Finding Steve McQueen: A Rumble Amongst Men, by Sarah Brinks
Finding Steve McQueen feels like a piece of music where everyone is playing the right notes but you just don’t like the tune. The film is well made, the acting is mostly good, the script is funny in places but the film just fell flat for me. Admittedly, I do not know much of the real Steve McQueen’s work, but I don’t think that should matter when watching a movie like Finding Steve McQueen. The film is based on a real crime that happened in 1972. A group of criminals from Ohio hear that President Richard Nixon has a secret slush fund of thirty million dollars in a bank in California, and they decide to steal it.
The film begins with Harry Barber, played by Travis Fimmel, admitting to his girlfriend Molly, played by Rachael Taylor, that he is a wanted criminal and telling her the story of him and his friends robbing the bank. We see the story play out in extended flashbacks. The story starts to get muddied when we also start flashing back to when Molly and Harry met which is after the robbery but before the present time of the movie. We also see the present and flashbacks from FBI Agent Lambert’s, played by Forest Whitaker, point of view. While the flash backs and various points of view paint a full picture of the events that happened and the people involved, they make the film needlessly complicated without adding much to the style.

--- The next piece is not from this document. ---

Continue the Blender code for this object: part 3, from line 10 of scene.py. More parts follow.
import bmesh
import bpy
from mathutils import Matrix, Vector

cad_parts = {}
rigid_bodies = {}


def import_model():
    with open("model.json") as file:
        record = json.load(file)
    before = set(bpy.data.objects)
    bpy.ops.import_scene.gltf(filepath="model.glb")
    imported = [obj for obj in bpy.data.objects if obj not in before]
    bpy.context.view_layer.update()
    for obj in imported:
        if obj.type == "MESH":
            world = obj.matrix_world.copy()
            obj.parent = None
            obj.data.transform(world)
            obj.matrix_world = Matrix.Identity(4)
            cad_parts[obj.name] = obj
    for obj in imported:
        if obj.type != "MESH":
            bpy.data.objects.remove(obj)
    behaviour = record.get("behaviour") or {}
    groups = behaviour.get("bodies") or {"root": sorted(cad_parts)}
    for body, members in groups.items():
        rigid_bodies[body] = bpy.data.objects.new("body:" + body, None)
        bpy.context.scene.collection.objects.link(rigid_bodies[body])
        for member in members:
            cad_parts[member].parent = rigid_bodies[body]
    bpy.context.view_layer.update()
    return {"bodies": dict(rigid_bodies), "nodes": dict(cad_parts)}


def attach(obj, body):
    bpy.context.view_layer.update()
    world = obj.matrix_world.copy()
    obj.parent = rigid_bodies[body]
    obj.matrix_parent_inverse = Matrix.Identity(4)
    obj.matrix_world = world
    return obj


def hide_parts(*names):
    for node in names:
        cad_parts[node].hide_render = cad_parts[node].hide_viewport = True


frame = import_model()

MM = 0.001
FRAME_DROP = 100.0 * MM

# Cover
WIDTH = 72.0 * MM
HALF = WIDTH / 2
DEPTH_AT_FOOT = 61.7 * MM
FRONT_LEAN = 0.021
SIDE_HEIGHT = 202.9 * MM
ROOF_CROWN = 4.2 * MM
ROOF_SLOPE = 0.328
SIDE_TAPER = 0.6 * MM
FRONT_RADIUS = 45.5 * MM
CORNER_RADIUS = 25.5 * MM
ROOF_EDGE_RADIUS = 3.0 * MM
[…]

The film is called Finding Steve McQueen because Harry is obsessed with the actor Steve McQueen. He uses McQueen’s name as an alias throughout the film and even dies his hair to look like McQueen. To the film’s credit, Fimmel really looks like McQueen. In fact, his use of the alias helped the FBI in solving the robbery. I’m sure there were references and jokes that I missed because I have only seen a couple McQueen films. But I think it is a sign of a weak script if you have to have prior knowledge in order to be invested in a character.

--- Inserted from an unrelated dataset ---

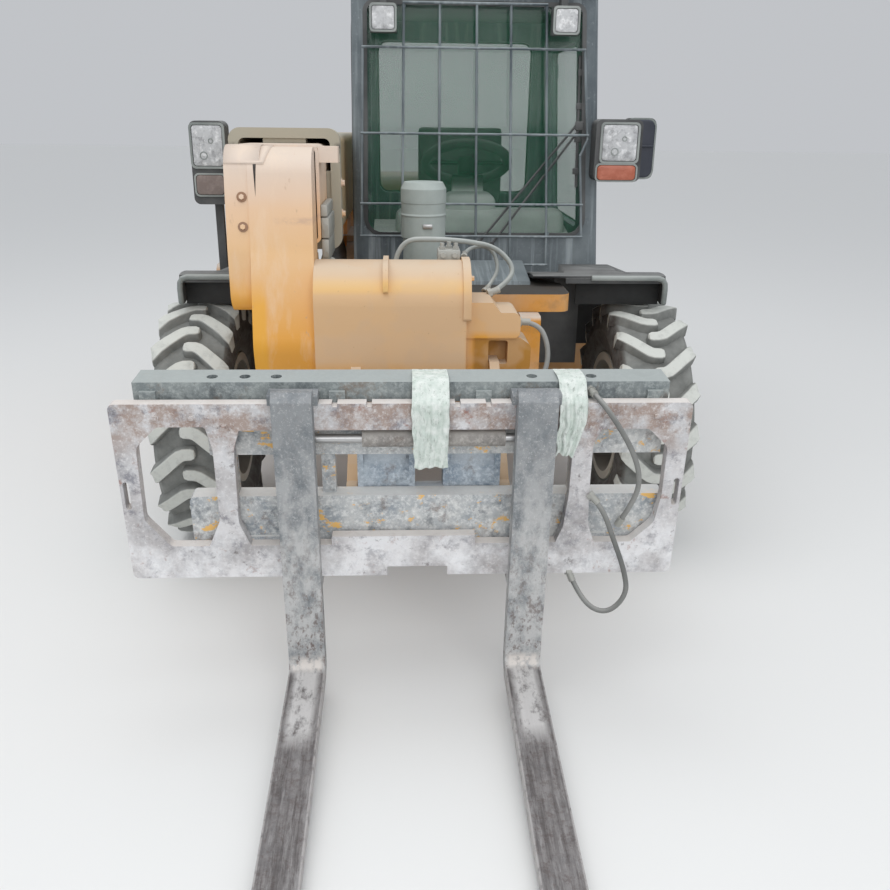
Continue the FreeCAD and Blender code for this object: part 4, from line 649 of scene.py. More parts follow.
def finished(name, shape, body, slot, smooth=40, matrix=None, material=None):
    """Turns a bmesh into a piece that rides on a body and has a slot's finish."""
    if matrix is not None:
        bmesh.ops.transform(shape, matrix=matrix, verts=shape.verts)
    bmesh.ops.recalc_face_normals(shape, faces=shape.faces)
    mesh = bpy.data.meshes.new(name)
    shape.to_mesh(mesh)
    shape.free()
    mesh.materials.append(material or FINISHES[slot])
    made = bpy.data.objects.new(name, mesh)
    bpy.context.collection.objects.link(made)
    if smooth:
        mesh.shade_smooth()
        mesh.set_sharp_from_angle(angle=math.radians(smooth))
    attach(made, body)
    return made


# Hoses

HOSES = (
    # node, body, diameter, length, far end, route from the exit
    ("boom_hose_long", "boom_inner", 0.016, 0.84, "object",
     ((-0.342, -0.680, 1.130), (-0.230, -0.690, 1.100), (-0.120, -0.690, 1.064), (-0.088, -0.690, 1.190),
      (0.020, -0.700, 1.194), (0.125, -0.690, 1.186), (0.222, -0.695, 1.168), (0.282, -0.735, 1.100),
      (0.222, -0.778, 1.048), (0.186, -0.785, 1.036))),
    ("boom_hose_loop", "boom_inner", 0.012, 0.33, "object",
     ((0.113, -0.7165, 1.1395), (0.122, -0.655, 1.160), (0.205, -0.650, 1.168), (0.232, -0.690, 1.100),
      (0.196, -0.725, 1.050), (0.178, -0.748, 1.035))),
    ("boom_hose_black", "boom_inner", 0.016, 0.38, "object",
     ((0.2765, -0.8515, 0.9602), (0.338, -0.862, 0.962), (0.372, -0.890, 0.895), (0.362, -0.925, 0.815),
      (0.305, -0.958, 0.758), (0.2125, -0.9675, 0.736))),
    ("hose_upper", "shift_carriage", 0.014, 0.46, "fitting",
     ((0.392, -1.4215, 0.913), (0.405, -1.480, 0.908), (0.452, -1.502, 0.848), (0.505, -1.497, 0.760),
      (0.530, -1.478, 0.680), (0.524, -1.450, 0.610), (0.505, -1.425, 0.552))),
    ("hose_lower", "shift_carriage", 0.014, 0.55, "object",
     ((0.406, -1.4405, 0.632), (0.440, -1.460, 0.600), (0.470, -1.482, 0.520), (0.505, -1.490, 0.430),
      (0.522, -1.486, 0.350), (0.470, -1.478, 0.283), (0.400, -1.462, 0.318), (0.3695, -1.4115, 0.390))))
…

I like the heist movie genre because there is often a lot of attention paid to process and criminals who are really good at their job can be a lot of fun to watch. That is true of Finding Steve McQueen. We see that Harry is the “wheel man” and the film’s car chase scene is a lot of fun. We also get to see how they break into the bank through the roof even with a popular bar open next door and how they manage to go back several times over the weekend to continue robbing the bank. I was reminded repeatedly of a far superior heist movie, 1955’s Riffii, which also has a group rob a bank from the roof. The gang in Finding Steve McQueen even stops the alarm from ringing in almost the same way as they do in Rififi. I always find it challenging when a mediocre film references a far superior film. It always makes me want to turn off what I am watching and watch the better film instead.

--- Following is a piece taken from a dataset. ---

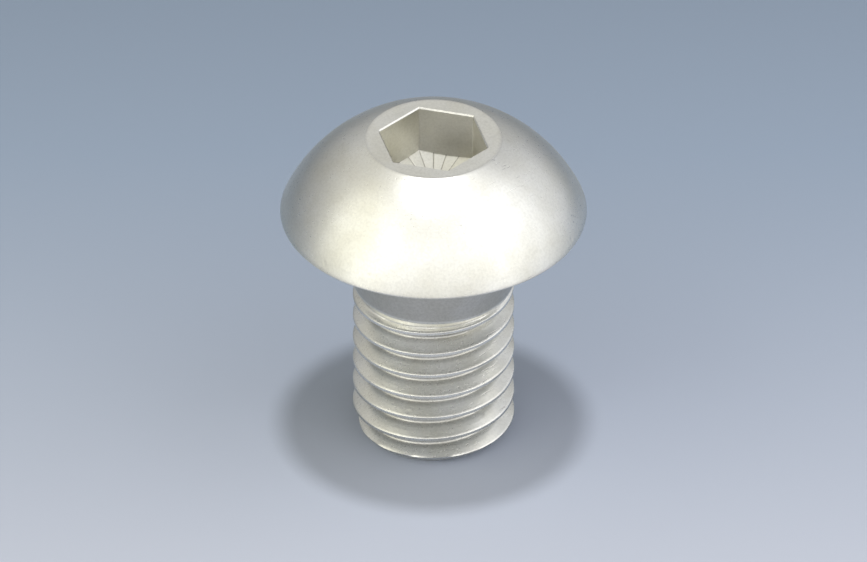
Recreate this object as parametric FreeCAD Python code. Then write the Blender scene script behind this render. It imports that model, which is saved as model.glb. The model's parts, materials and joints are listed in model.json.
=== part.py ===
import FreeCAD, Part
import math
import os
from FreeCAD import Vector

# Button head screw with hexagon socket, M5 x 8, headed and thread-rolled from one piece of wire.
# Frame: the origin is the centre of the bearing face under the head, +Z runs up through the crown,
# the shank points down -Z, and two corners of the socket lie on the Y axis. Lengths are in millimetres.

# Thread and length
thread_diameter = 5.0        # over the crests
thread_pitch = 0.8
screw_length = 8.0           # bearing face to end face
flank_angle = 60.0           # between the two flanks of a groove, in degrees
run_out_length = 0.8         # height over which the last groove gets shallower and ends
plain_band = 0.1             # unthreaded cylinder between the run-out and the neck

# Head
head_diameter = 9.5          # widest, over the rounded rim
head_height = 2.75           # bearing face to crown flat
crown_flat_diameter = 4.2
edge_radius = 0.05           # on the rim and round the crown flat

# Neck, the cone that carries the shank into the head
neck_top_diameter = 5.7
neck_length = 2.4
neck_fillet_radius = 0.1     # in the corner between neck and bearing face

# Hexagon socket
socket_across_flats = 3.0
socket_corner_depth = 1.6    # crown flat to the floor, at a corner of the hexagon
socket_floor_drop = 0.4      # how much deeper the floor's middle is than its corners
socket_floor_facets = 24
socket_mouth_break = 0.05    # bevel round the mouth

# Values that follow from the sizes above
crest_radius = thread_diameter / 2
half_flank = math.radians(flank_angle / 2)
triangle_height = thread_pitch / 2 / math.tan(half_flank)
crest_flat = thread_pitch / 8
groove_depth = triangle_height * 17 / 24
root_radius = crest_radius - groove_depth
end_chamfer = triangle_height * 5 / 8
end_radius = crest_radius - end_chamfer
head_radius = head_diameter / 2
neck_top_radius = neck_top_diameter / 2
socket_corner_radius = socket_across_flats / 2 / math.cos(math.radians(30))


def at(radius, height):
    """A point of a profile: distance from the axis, and height above the bearing face."""
    return Vector(radius, 0, height)


def line(start, end):
    return Part.LineSegment(start, end).toShape()


def arc(centre, radius, first_angle, last_angle):
    """Arc of a profile, from one polar angle to the other about its centre."""
    def point(angle):
        return centre + at(radius * math.cos(angle), radius * math.sin(angle))
    middle_angle = (first_angle + last_angle) / 2
    return Part.Arc(point(first_angle), point(middle_angle), point(last_angle)).toShape()


def revolved(edges):
    """The solid swept by a closed profile about the screw's axis."""
    return Part.Face(Part.Wire(edges)).revolve(Vector(0, 0, 0), Vector(0, 0, 1), 360)


def polygon_edges(points):
    return Part.makePolygon(points + points[:1]).Edges


def crown_edges():
    """Outline of the head from the axis, over the dome, round the rim and back to the bearing face.

    The arcs on the rim and round the flat have one radius. The dome runs tangent to both, so its
    centre on the axis is as far from one arc's centre as from the other's.
    """
    flat_arc = at(crown_flat_diameter / 2, head_height - edge_radius)
    rim_arc = at(head_radius - edge_radius, edge_radius)
    rise = flat_arc.z - rim_arc.z
    dome_centre = at(0, (flat_arc.dot(flat_arc) - rim_arc.dot(rim_arc)) / (2 * rise))
    dome_radius = rim_arc.distanceToPoint(dome_centre) + edge_radius
    flat_angle = math.atan2(flat_arc.z - dome_centre.z, flat_arc.x)
    rim_angle = math.atan2(rim_arc.z - dome_centre.z, rim_arc.x)
    return [
        line(at(0, head_height), at(flat_arc.x, head_height)),
        arc(flat_arc, edge_radius, math.pi / 2, flat_angle),
        arc(dome_centre, dome_radius, flat_angle, rim_angle),
        arc(rim_arc, edge_radius, rim_angle, -math.pi / 2),
    ]


def neck_edges():
    """Outline under the head: bearing face, fillet, and the neck's cone down to the shank."""
    taper = math.atan2(neck_top_radius - crest_radius, neck_length)
    tangent_length = neck_fillet_radius / math.tan((math.pi / 2 + taper) / 2)
    fillet_centre = at(neck_top_radius + tangent_length, -neck_fillet_radius)
    cone_start = fillet_centre + at(-math.cos(taper), math.sin(taper)) * neck_fillet_radius
    return [
        line(at(head_radius - edge_radius, 0), at(fillet_centre.x, 0)),
        arc(fillet_centre, neck_fillet_radius, math.pi / 2, math.pi - taper),
        line(cone_start, at(crest_radius, -neck_length)),
    ]


def shank_edges():
    """Outline of the shank before threading, with the 45 degree chamfer at its end."""
    chamfer_height = end_chamfer - screw_length
    return [
        line(at(crest_radius, -neck_length), at(crest_radius, chamfer_height)),
        line(at(crest_radius, chamfer_height), at(end_radius, -screw_length)),
        line(at(end_radius, -screw_length), at(0, -screw_length)),
        line(at(0, -screw_length), at(0, head_height)),
    ]


def thread_groove():
    """One right-hand groove along the whole shank, from a pitch below its end to a pitch into the neck.

    Its section is a trapezoid with 60 degree flanks. It stands a little proud of the crests, by less
    than would make one turn touch the next.
    """
    proud = thread_pitch / 16
    half_root = (thread_pitch - crest_flat) / 2 - groove_depth * math.tan(half_flank)
    half_mouth = half_root + (groove_depth + proud) * math.tan(half_flank)
    first_height = -screw_length - thread_pitch
    last_height = -neck_length + thread_pitch
    section = Part.makePolygon([
        at(root_radius, first_height - half_root),
        at(crest_radius + proud, first_height - half_mouth),
        at(crest_radius + proud, first_height + half_mouth),
        at(root_radius, first_height + half_root),
        at(root_radius, first_height - half_root),
    ])
    helix = Part.makeLongHelix(thread_pitch, last_height - first_height, crest_radius, 0)
    helix.translate(at(0, first_height))
    sweep = Part.BRepOffsetAPI.MakePipeShell(Part.Wire(helix))
    sweep.setFrenetMode(True)
    sweep.add(section)
    sweep.build()
    sweep.makeSolid()
    return sweep.shape()


def unthreaded_core():
    """What the thread leaves alone: the neck, and the cone on which the last groove climbs to the crest."""
    slope = groove_depth / run_out_length
    run_out_top = -neck_length - plain_band
    low = run_out_top - 1.5 * run_out_length
    high = run_out_top + plain_band
    low_radius = crest_radius + (low - run_out_top) * slope
    high_radius = crest_radius + (high - run_out_top) * slope
    above_groove = -neck_length + 2 * thread_pitch
    return revolved(polygon_edges([
        at(0, low),
        at(low_radius, low),
        at(high_radius, high),
        at(high_radius, above_groove),
        at(0, above_groove),
    ]))


def hexagon(corner_radius, height):
    corners = [
        Vector(
            corner_radius * math.cos(math.radians(90 + 60 * corner)),
            corner_radius * math.sin(math.radians(90 + 60 * corner)),
            height,
        )
        for corner in range(6)
    ]
    return Part.makePolygon(corners + corners[:1])


def hexagon_socket():
    """The hollow for a 3 mm key: six walls, a bevelled mouth, and a floor that is a flat many-sided funnel."""
    floor_depth = socket_corner_depth + socket_floor_drop
    above = head_height + socket_mouth_break
    shaft = Part.Face(hexagon(socket_corner_radius, above)).extrude(Vector(0, 0, -floor_depth - 1))
    mouth = Part.makeLoft([
        hexagon(socket_corner_radius + 2 * socket_mouth_break, above),
        hexagon(socket_corner_radius, head_height - socket_mouth_break),
    ], True, True)
    spread = socket_corner_radius / socket_floor_drop
    funnel_radius = spread * (floor_depth + socket_mouth_break)
    rim = [
        Vector(
            funnel_radius * math.cos(2 * math.pi * facet / socket_floor_facets),
            funnel_radius * math.sin(2 * math.pi * facet / socket_floor_facets),
            above,
        )
        for facet in range(socket_floor_facets)
    ]
    funnel = Part.makeLoft([
        Part.makePolygon(rim + rim[:1]),
        Part.Vertex(at(0, head_height - floor_depth)),
    ], True, True)
    return shaft.common(funnel).fuse(mouth)


blank = revolved(crown_edges() + neck_edges() + shank_edges())
threaded = blank.cut(thread_groove().cut(unthreaded_core()))
screw = threaded.cut(hexagon_socket())

os.makedirs("parts", exist_ok=True)
screw.exportStep("parts/button_head_screw.step")
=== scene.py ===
# %% [markdown]
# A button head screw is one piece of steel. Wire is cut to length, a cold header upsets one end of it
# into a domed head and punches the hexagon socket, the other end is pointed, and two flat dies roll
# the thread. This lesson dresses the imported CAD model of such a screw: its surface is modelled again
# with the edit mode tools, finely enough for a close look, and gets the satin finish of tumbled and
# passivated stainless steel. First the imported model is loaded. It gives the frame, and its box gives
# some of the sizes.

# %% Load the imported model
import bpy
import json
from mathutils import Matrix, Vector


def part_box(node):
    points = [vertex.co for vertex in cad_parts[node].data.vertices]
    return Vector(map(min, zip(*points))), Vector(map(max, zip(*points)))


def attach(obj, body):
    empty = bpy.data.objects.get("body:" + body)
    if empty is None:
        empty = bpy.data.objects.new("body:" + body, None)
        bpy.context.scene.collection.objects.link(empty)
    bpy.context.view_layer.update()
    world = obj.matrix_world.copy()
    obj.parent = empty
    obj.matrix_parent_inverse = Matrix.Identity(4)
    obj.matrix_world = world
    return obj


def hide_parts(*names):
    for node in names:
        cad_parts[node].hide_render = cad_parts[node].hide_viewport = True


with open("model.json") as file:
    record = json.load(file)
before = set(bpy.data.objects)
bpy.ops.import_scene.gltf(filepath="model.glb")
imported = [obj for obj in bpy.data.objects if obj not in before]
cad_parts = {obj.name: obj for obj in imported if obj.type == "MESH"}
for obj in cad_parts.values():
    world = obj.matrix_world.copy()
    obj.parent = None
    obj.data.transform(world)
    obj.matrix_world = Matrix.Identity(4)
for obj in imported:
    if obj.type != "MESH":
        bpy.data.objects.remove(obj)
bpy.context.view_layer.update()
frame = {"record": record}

# %% [markdown]
# Blender measures in metres and a screw is measured in millimetres, so one factor turns the second
# into the first. The width of the head, both heights and the crest of the thread are read from the
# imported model. The other sizes are those that the CAD source gives the same forms. Two small distances
# are needed as well: points closer than the first are merged, and whatever lies within the second of
# some place is taken to be there.

# %% Sizes of the screw
import json
import math

import bmesh
import bpy
from mathutils import Vector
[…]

There are some good jokes and visual gags in the movie that are vastly improved by a strong cast. William Fichtner plays the head of the gang, Enzo Rotella. Fichtner has always been an actor I respond to, even in small rolls. Rotella has to wrangle this group of mediocre criminals while pulling off the era’s largest bank robbery and he does it with a strong hand and clear focus. Fichtner also bring subtlety to Rotella’s clear obsession with screwing the president when they can’t immediately find his slush fund money. I mention that Fimmel looks a lot like McQueen but I never connected to his character. He wasn’t quite able to balance playing a character with an obsession and playing a real man. Whitaker, who can be very hit or miss, really understands Agent Lambert and breaths a lot of life into him. There is a funny moment that comes out of nowhere and has no bearing on the film when Agent Lambert practices his French horn in the office with a French Horn for Beginners book out on table. It just helps add layers to an agent that has clearly had to prove himself again and again as a black agent in the FBI in the early 1970s. Equally charming is Lily Rabe, who is quickly proving herself to be an incredibly talented actor, even in films that are not very good. Rabe plays another FBI agent, Sharon Price, who is working the case with Lambert.
While the performances help elevate the film, it never completely gets its legs underneath it. If you are a huge Steve McQueen fan, maybe you will like it more than me. But if you are in the mood for a heist movie, there are a lot more compelling options to choose from.